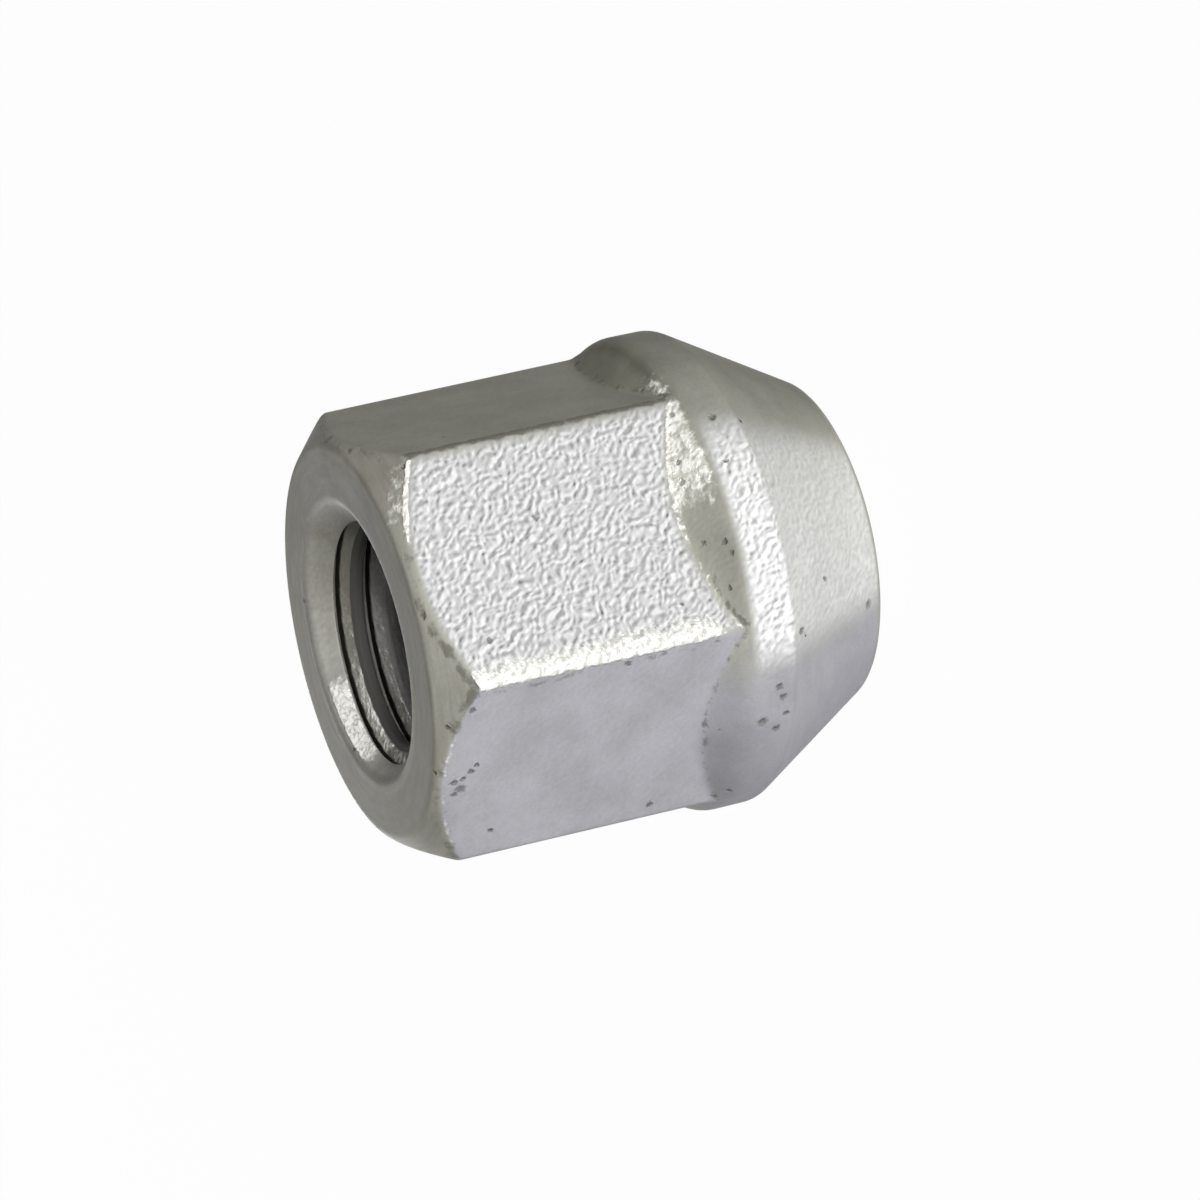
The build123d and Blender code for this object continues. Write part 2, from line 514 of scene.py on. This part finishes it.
# pits and small dents in the coat: direction, height and radius
pits = [
    (-145, 7.65, 0.26), (-136, 6.9, 0.18), (-139, 6.7, 0.2), (-144, 6.5, 0.16), (-148, 6.9, 0.2),
    (-128, 0.9, 0.24), (-114, 3.7, 0.15), (-124, 5.6, 0.18), (-69, 7.15, 0.2), (-71, 5.9, 0.12),
    (-81, 7.45, 0.13), (-99, 8.55, 0.15), (-102, 8.4, 0.13), (-110, 8.7, 0.12), (-98, 9.25, 0.14),
    (-81, 9.3, 0.2), (-76, 9.15, 0.14), (-122.5, 14.0, 0.16), (-81, 16.25, 0.14), (-110, 20.0, 0.15),
    (-150, 21.35, 0.15), (-154, 21.45, 0.28), (-151, 21.8, 0.2), (-148, 21.0, 0.17), (-146, 20.8, 0.12),
    (-155.5, 21.7, 0.18), (-172, 19.7, 0.14), (-176, 11.8, 0.17), (-172, 8.2, 0.15), (-131, 22.25, 0.14),
    (-126, 21.3, 0.16), (-147, 22.65, 0.12), (-100, 22.5, 0.2),
]


# the place on the outside at a direction and height
def surfaceAt(direction, height):
    angle, path = radians(direction), turnedPath()[::-1]
    turned = np.interp(height, path[:, 1], path[:, 0]) if height > path[0, 1] else nut["chamferEnd"]
    radius = max(min(turned, sunkHexagon(angle, height)), cappedCollar(height))
    return radius * cos(angle), radius * sin(angle), height


# worm-like ridges: one even noise, warped a little and drawn out along a leaning line; its rise
# along the slope towards the lit side gives each ridge a bright side and a shaded one
def makeWrinkles():
    outputs = {"Height": "Float", "Light": "Float"}
    tree, given, result = newGroup("wrinkles", {"Position": "Vector"}, outputs)
    warp = noise(tree, given["Position"], coat["warpScale"], 0.0).outputs["Color"]
    centred = addNode(tree, "VectorMath", {0: warp, 1: (0.5, 0.5, 0.5)}, operation="SUBTRACT").outputs[0]
    heights = []
    for side in (0.0, 1.0):
        shift = tuple(side * part for part in coat["litSide"])
        place = addNode(tree, "VectorMath", {0: given["Position"], 1: shift}, operation="ADD").outputs[0]
        inputs = {0: centred, 1: (0.35, 0.35, 0.35), 2: place}
        moved = addNode(tree, "VectorMath", inputs, operation="MULTIPLY_ADD").outputs[0]
        inputs = {"Vector": moved, "Rotation": (0, radians(50), 0), "Scale": (1.15, 1, 1)}
        leaning = addNode(tree, "Mapping", inputs, vector_type="TEXTURE").outputs[0]
        heights.append(noise(tree, leaning, coat["ridgeScale"], 0.3).outputs[0])
    tree.links.new(heights[0], result["Height"])
    tree.links.new(calculate(tree, "SUBTRACT", heights[0], heights[1]), result["Light"])
    return tree


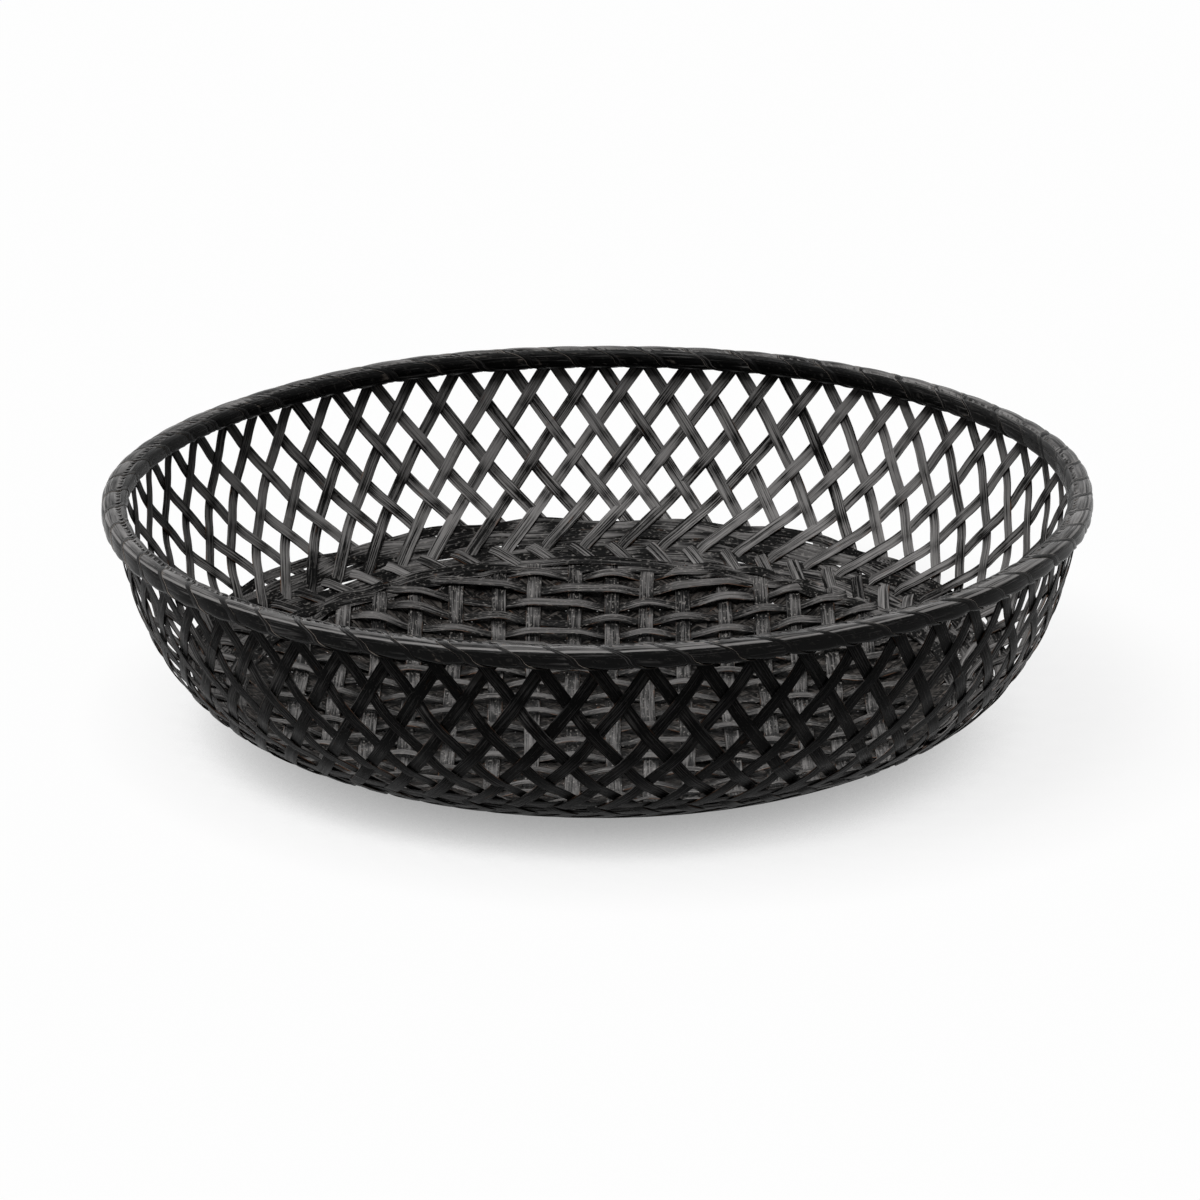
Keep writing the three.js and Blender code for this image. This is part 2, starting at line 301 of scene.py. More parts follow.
# skin-side cane on the rim: smoother, glossier and polished by hands
rimStain = {
    **stain, "dark": "#060606", "light": "#807e7d", "levelLow": 1.92, "levelHigh": 2.64,
    "roughness": 0.26, "gloss": 0.08, "fleck": 0.08, "bare": "#8f867e", "wear": 0.8,
}
# painted light on the rim facing: a lighter band on top and a painted highlight along the outer top edge
facingFinish = bambooMaterial("dyedBambooRimFacing", {
    **rimStain, "width": 31, "fibre": 0.6, "band": 1.8,
    "paintedLightBands": [(0.02, 0.28, 0.5), (0.23, 0.075, 1.2)],    # place, half width and strength of each band of painted light: the lit top, then the highlight on the outer top edge
})
# narrow turns, pale along their edges where hands rub them
windingFinish = bambooMaterial("dyedBambooWinding", {**rimStain, "width": 5.6, "edge": 0.34})
# fine split ends that took less dye
stitchFinish = bambooMaterial("dyedBambooStitch", {
    **rimStain, "width": 2, "levelLow": 1.4, "levelHigh": 2.2,
})
print("materials made")


def newTree(name, sizes):
    # a tree with named inputs; sizes holds (name, socket type, default)
    tree = bpy.data.node_groups.new(name, "GeometryNodeTree")
    tree.interface.new_socket("Geometry", in_out="OUTPUT", socket_type="NodeSocketGeometry")
    tree.interface.new_socket("Geometry", in_out="INPUT", socket_type="NodeSocketGeometry")
    for label, kind, value in sizes:
        socket = tree.interface.new_socket(label, in_out="INPUT", socket_type=kind)
        if value is not None:
            socket.default_value = value
    return tree


driftTop = 86    # mm, height from which the drift of the lattice grows downwards

bends = {
    "toneShift": 9.0,        # m of noise between two strips' bends
    "footPerMetre": 9.0,     # how fast the warp's lift grows with height, so the foot stays flat
    "creaseAngle": 28,       # degrees, edges sharper than this stay crisp
}

copySizes = [
    ("Copies", "NodeSocketInt", 1),
    ("Turn Jitter", "NodeSocketFloat", 0.0),
    ("Wander", "NodeSocketFloat", 0.0),
    ("Wander Length", "NodeSocketFloat", 0.08),
    ("Round", "NodeSocketFloat", 1.0),
    ("Side", "NodeSocketVector", (0, 0, 0)),
    ("Drift", "NodeSocketFloat", 0.0),
    ("Drift Growth", "NodeSocketFloat", 0.0),
    ("Slope", "NodeSocketVector", (0, 0, 0)),
    ("Warp", "NodeSocketFloat", 0.0),
    ("Warp Length", "NodeSocketFloat", 0.1),
    ("Seed", "NodeSocketInt", 1),
    ("Material", "NodeSocketMaterial", None),
]


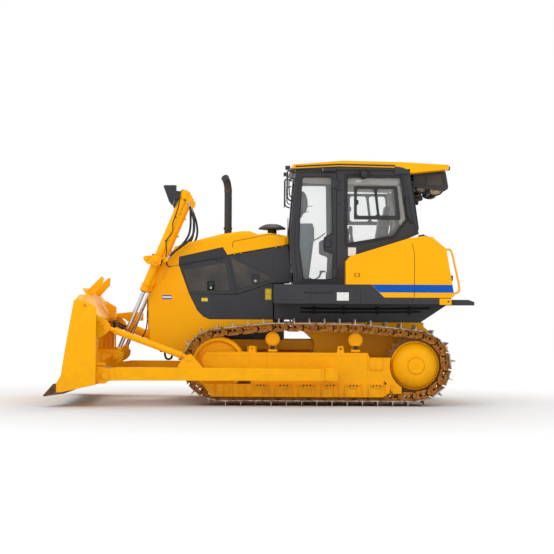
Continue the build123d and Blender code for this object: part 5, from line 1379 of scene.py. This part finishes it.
def makeBent(spec):
    frames, glassSheets, rails = [], [], []
    for side, word in sides:
        y = side * spec["mirrorY"]
        frames.append(pipe([(x, y, z) for x, z in spec["loop"]], 10, True, 12))
        frames.append(pipe([(x, y - side * 18, z) for x, z in spec["inner"]], 8, True, 12))
        face = [plate([oblong(y - 94, 2734, y + 94, 3126, 34)], 311, 321, 4, "X")]
        face += [brick((318, y - 13, z - 13), (336, y + 13, z + 13), 3) for z in (2830, 3040)]
        frames += face
        glassSheets.append(plate([oblong(y - 84, 2744, y + 84, 3116, 28)], 320.5, 321.8, 0.4, "X"))
        rails.append(pipe([(x, side * 900, z) for x, z in spec["rail"]], 14, True, 12))
    piece = gather("mirrorFrames", frames, blackPlastic)
    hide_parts("mirrors")
    gather("mirrorGlass", glassSheets, hardChrome)
    piece = gather("tankRails", rails, yellow)
    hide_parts("handrails")


makeBent(bent)

# tail, fenders and the air conditioner behind the cab
tail = {"side": 1050, "seam": [(1936, 2210), (1985, 2150), (2012, 2060), (2018, 1900), (2018, 1446)],
        "stripe": [(1446, 1612), (2524, 1612), (2541, 1508), (1550, 1508)], "latch": (1202, 1700, 1302, 1778),
        "plates": ((780, 1146, 1999, 1253, 2113), (1050, 983, 1395, 1143, 1505))}


def makeTail(spec):
    for side, word in sides:
        out = spec["side"]
        cover = [slab(side, [[(1938, 1447), (1957, 1447), (1957, 2233), (1938, 2226)]], out - 26, out + 0.6, 0.3)]
        gather("tailJoin." + word, cover, yellow)
        gather("tailSeam." + word, [pipe([(x, side * (out + 0.2 - max(0, (z - 2190) * 0.9)), z)
                                          for x, z in spec["seam"]], 3.4, False)], rubber)
        gather("blueStripe." + word, [slab(side, [spec["stripe"]], out + 0.2, out + 1.4, 0.3)], blue)
        x0, z0, x1, z1 = spec["latch"]
        latch = [slab(side, [oblong(x0, z0, x1, z1, 14), oblong(x0 + 16, z0 + 13, x1 - 16, z1 - 13, 8)], out - 1,
                      out + 6, 3),
                 slab(side, [oblong(x0 + 28, z0 + 16, x1 - 30, z1 - 16, 7)], out - 1, out + 8, 3)]
        gather("tailLatch." + word, latch, yellow)
        # the cup's floor in the shaded-gap colour: painted shade in the latch recess
        gather("tailLatchCup." + word, [slab(side, [oblong(x0 + 14, z0 + 11, x1 - 14, z1 - 11, 8)], out - 0.5,
                                             out + 1.2, 0.4)], seamShade, slot="dark_paint")
        for index, (face, xa, za, xb, zb) in enumerate(spec["plates"]):
            gather("blankPlate%d." % index + word,
                   [slab(side, [oblong(xa, za, xb, zb, 6)], face + 0.2, face + 1.6, 0.5)], white)
        # end plate of the fender with its round hole, and the plate of the step
        end = slab(side, [oblong(2353, 1346, 2512, 1430, 5), circle((2470, 1388), 13, 28)], out - 2, out + 3, 1.2)
        gather("fenderEnd." + word, [end], yellow)
        lip = [slab(side, [[(199, 1405), (598, 1405), (598, 1452), (199, 1452)]], out - 2, out + 5, 2)]
        gather("stepPlate." + word, lip, charcoal)
        seams = [sidePipe(side * (out + 0.3), [(x, 1345), (x, top)], 2.4, False)
                 for x, top in ((640, 1556), (1300, 1556), (1990, 1442))]
        seams.append(sidePipe(side * (out + 2), [(540, 1498), (930, 1498)], 6, False))
        gather("fenderSeams." + word, seams, rubber)
        places = [((x, side * out, 1520), (0, side, 0)) for x in (560, 700, 900, 1100, 1240, 1372)]
        places += [((x, side * out, 1392), (0, side, 0)) for x in (1480, 1700, 1900, 2100, 2300)]
        bolts("fenderBolts." + word, places, 17, charcoal)
        # dark bay under the deck: dark underbody deepened to near-black as painted shade under the fenders, with
        # brackets and a guarded pipe run
        bay = [slab(side, [[(432, 1104), (2188, 1104), (2150, 1109), (2505, 1345), (432, 1345)]], 540, 542.5, 1)]
        bay.append(pipe([(520, side * 560, 1290), (1250, side * 562, 1280), (2280, side * 560, 1296)], 16))
        bay.append(pipe([(520, side * 560, 1240), (1250, side * 562, 1236), (2150, side * 560, 1250)], 12))
        bay += [sideBrick(side, (x - 20, x + 20), (541, 590), (1210, 1320), 5) for x in (700, 1100, 1560, 2000)]
        gather("deckBay." + word, bay, underbodyShade)
    # filler cap, pressed panel, tail lamps and work lamps at the back
    cap = [lathe([(0, 62), (6, 66), (34, 66), (40, 60), (44, 20), (44, 0)], (2180, -560, 2250), (0.12, 0, 1), 40),
           brick((2164, -600, 2290), (2198, -520, 2304), 5)]
    gather("fillerCap", cap, mattBlack, slot="dark_paint")
    backPlate = [plate([rounded([(-760, 1560), (760, 1560), (720, 2020), (-720, 2020)], 40)], 0, 6, 3, "X")]
    lean = Matrix.Rotation(math.atan2(-106, 598), 4, "Y")
    backPlate[0].transform(Matrix.Translation((2.5375, 0, 1.552)) @ lean @ Matrix.Translation((0, 0, -1.552)))
    gather("tankPanel", backPlate, yellow)
    lights, lenses = [], []
    for y in (-820, 820):
        lights.append(brick((2512, y - 75, 1668), (2548, y + 75, 1742), 6))
        lenses.append(brick((2542, y - 66, 1676), (2552, y + 66, 1734), 4))
    gather("tailLampBoxes", lights, blackPlastic)
    gather("tailLampLenses", lenses, redLens)
    lamps = [lathe([(0, 30), (6, 50), (40, 56), (58, 56), (62, 50)], (2064, y, 2772), (1, 0, -0.15), 32)
             for y in (-470, 470)]
    lamps += [brick((2040, y - 16, 2778), (2078, y + 16, 2830), 5) for y in (-470, 470)]
    gather("rearWorkLamps", lamps, blackPlastic)
    gather("rearLampLenses",
           [lathe([(0, 48), (4, 40), (6, 0)], (2118, y, 2764), (1, 0, -0.15), 32) for y in (-470, 470)], lampLens)


def makeConditioner():
    # box under the roof's tail: screened sides, two tilted fans a side and their hoses
    shape = [(2046, 3121), (2494, 3173), (2532, 2960), (2520, 2925), (2470, 2900), (2060, 2956)]
    box = [plate([rounded(shape, 14)], -488, 488, 6)]
    screens, rims, discs = [], [], []
    for side, word in sides:
        box.append(slab(side,
                        [rounded(shape, 14), rounded([(2092, 3098), (2212, 3112), (2212, 2980), (2092, 2988)], 10),
                         rounded([(2236, 3114), (2448, 3138), (2464, 2972), (2236, 2978)], 10)], 484, 499, 4))
        screens.append(slab(side, [rounded([(2088, 3102), (2452, 3142), (2470, 2968), (2088, 2984)], 6)], 487, 491,
                            1))
        for x, z, r in ((2366, 2912, 98), (2172, 2936, 84)):
            rims.append(lathe([(0, r - 10), (6, r), (34, r + 3), (44, r), (46, r - 12), (30, r - 16)],
                              (x, side * 392, z + 26), (0.05, side * 0.62, -0.78), 36))
            discs.append(lathe([(30, r - 14), (38, r - 22), (40, 34), (52, 30), (54, 0)], (x, side * 392, z + 26),
                               (0.05, side * 0.62, -0.78), 36))
        rims.append(lathe([(0, 34), (8, 40), (64, 40), (72, 34), (72, 0)], (2226, side * 440, 2900),
                          (0.3, side * 0.4, -0.6), 28))
        rims.append(pipe([(2066, side * 440, 2990), (2070, side * 452, 2930), (2120, side * 456, 2888),
                          (2210, side * 446, 2870)], 12))
        rims += [sideBrick(side, (x - 9, x + 9), (484, 503), (z - 9, z + 9), 3)
                 for x, z in ((2120, 2972), (2330, 2962), (2500, 2964))]
    piece = gather("conditionerBox", box, charcoal)
    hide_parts("condenser")
    gather("conditionerScreens", screens, screenMesh)
    gather("fanRims", rims, blackPlastic)
    gather("fanDiscs", discs, paleFan)


makeTail(tail)
makeConditioner()
print("tail, fenders and conditioner dressed")


def makeStage():
    # pale floor, even room light, broad lamps at the front left, behind the machine and at its tail
    form = bmesh.new()
    bmesh.ops.create_grid(form, x_segments=1, y_segments=1, size=150)
    floor = linked("floor", written("floor", form))
    # seamless paper with a painted soft shadow: greyer where the machine stands, white towards the horizon
    material, tree, shader = newMaterial("paleFloor", "#FFFFFF", 0.95)
    coords = addNode(tree, "ShaderNodeTexCoord")
    reach = addNode(tree, "ShaderNodeVectorMath", wires={"Vector": (coords, "Object")})
    reach.operation = "LENGTH"
    paperWithPaintedShadow = mixed(tree, (mask(tree, reach, "Value", 3.0, 11.0), "Result"), "#D8D8D8", "#FFFFFF")
    coat(tree, shader, paperWithPaintedShadow)
    shader.inputs["Specular IOR Level"].default_value = 0.0
    floor.data.materials.append(material)
    world = bpy.data.worlds.new("softRoom")
    world.use_nodes = True
    world.node_tree.nodes["Background"].inputs["Color"].default_value = (1, 1, 1, 1)
    world.node_tree.nodes["Background"].inputs["Strength"].default_value = 1.0
    bpy.context.scene.world = world
    lamps = {"key": ((-8, -12, 11), 330, 8), "back": ((3, 7, 11), 520, 6), "rear": ((9, -9, 7), 80, 6)}
    for name, (place, power, size) in lamps.items():
        data = bpy.data.lights.new(name, "AREA")
        data.energy, data.size = power, size
        lamp = linked(name, data)
        aim = Vector((0, 0, 1.2)) - Vector(place)
        lamp.matrix_world = Matrix.Translation(place) @ aim.to_track_quat("-Z", "Y").to_matrix().to_4x4()


makeStage()
bpy.context.scene.view_settings.view_transform = "Standard"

Work to be completed.
What is needed is an exact copy of the lines from the start of the listing through the line where "return radius *" sits, please, both end lines included and nothing more.

Exercise answer.
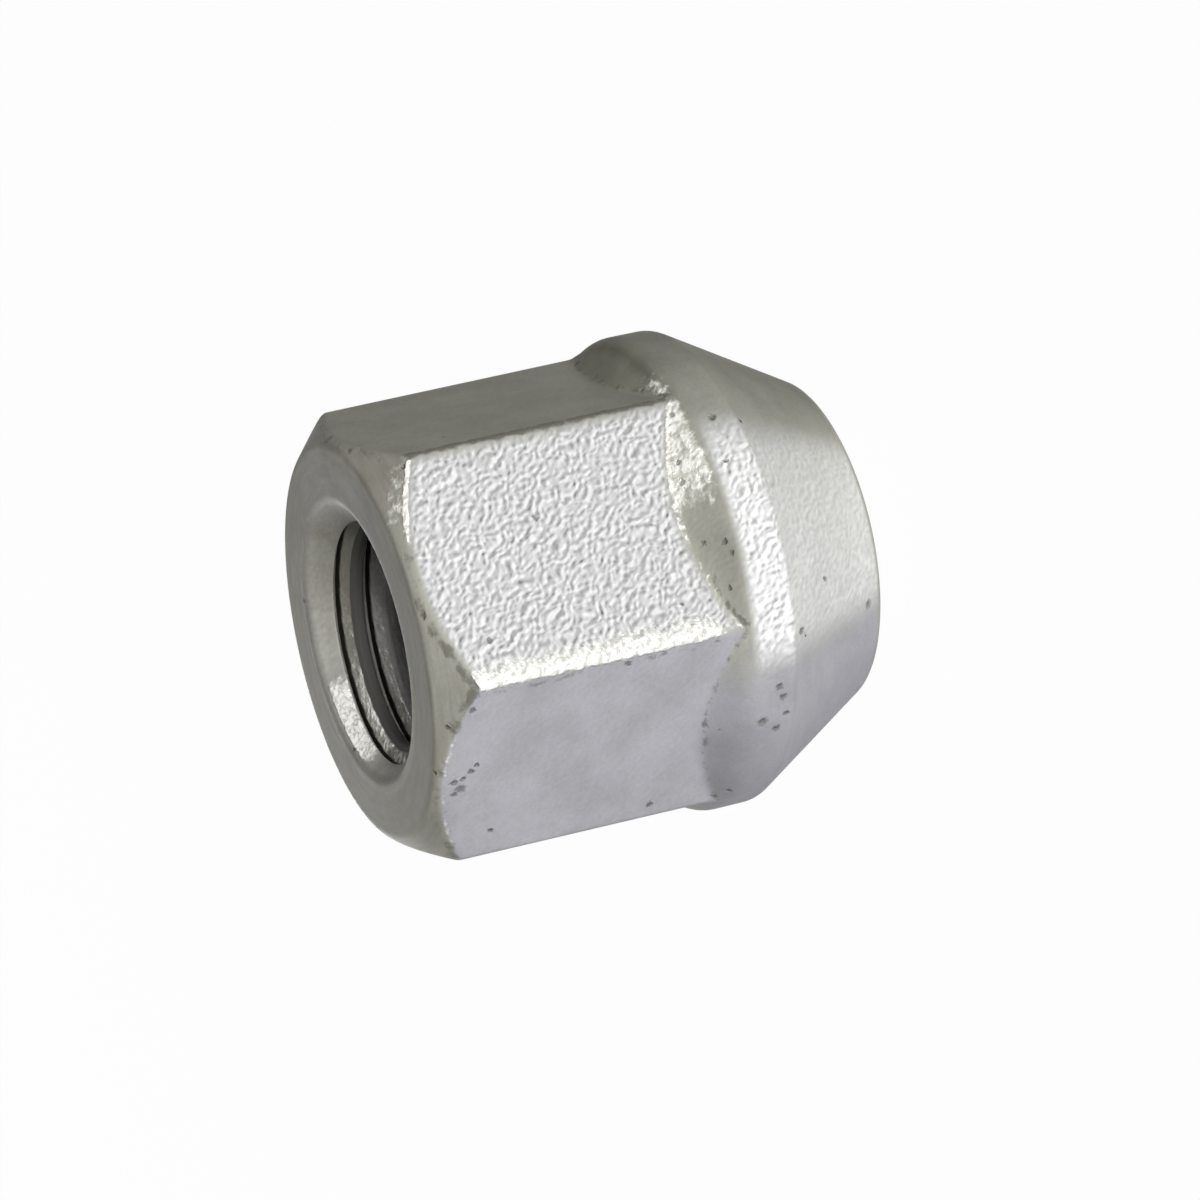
The build123d and Blender code for this object continues. Write part 2, from line 514 of scene.py on. This part finishes it.
# pits and small dents in the coat: direction, height and radius
pits = [
    (-145, 7.65, 0.26), (-136, 6.9, 0.18), (-139, 6.7, 0.2), (-144, 6.5, 0.16), (-148, 6.9, 0.2),
    (-128, 0.9, 0.24), (-114, 3.7, 0.15), (-124, 5.6, 0.18), (-69, 7.15, 0.2), (-71, 5.9, 0.12),
    (-81, 7.45, 0.13), (-99, 8.55, 0.15), (-102, 8.4, 0.13), (-110, 8.7, 0.12), (-98, 9.25, 0.14),
    (-81, 9.3, 0.2), (-76, 9.15, 0.14), (-122.5, 14.0, 0.16), (-81, 16.25, 0.14), (-110, 20.0, 0.15),
    (-150, 21.35, 0.15), (-154, 21.45, 0.28), (-151, 21.8, 0.2), (-148, 21.0, 0.17), (-146, 20.8, 0.12),
    (-155.5, 21.7, 0.18), (-172, 19.7, 0.14), (-176, 11.8, 0.17), (-172, 8.2, 0.15), (-131, 22.25, 0.14),
    (-126, 21.3, 0.16), (-147, 22.65, 0.12), (-100, 22.5, 0.2),
]


# the place on the outside at a direction and height
def surfaceAt(direction, height):
    angle, path = radians(direction), turnedPath()[::-1]
    turned = np.interp(height, path[:, 1], path[:, 0]) if height > path[0, 1] else nut["chamferEnd"]
    radius = max(min(turned, sunkHexagon(angle, height)), cappedCollar(height))
    return radius * cos(angle), radius * sin(angle), height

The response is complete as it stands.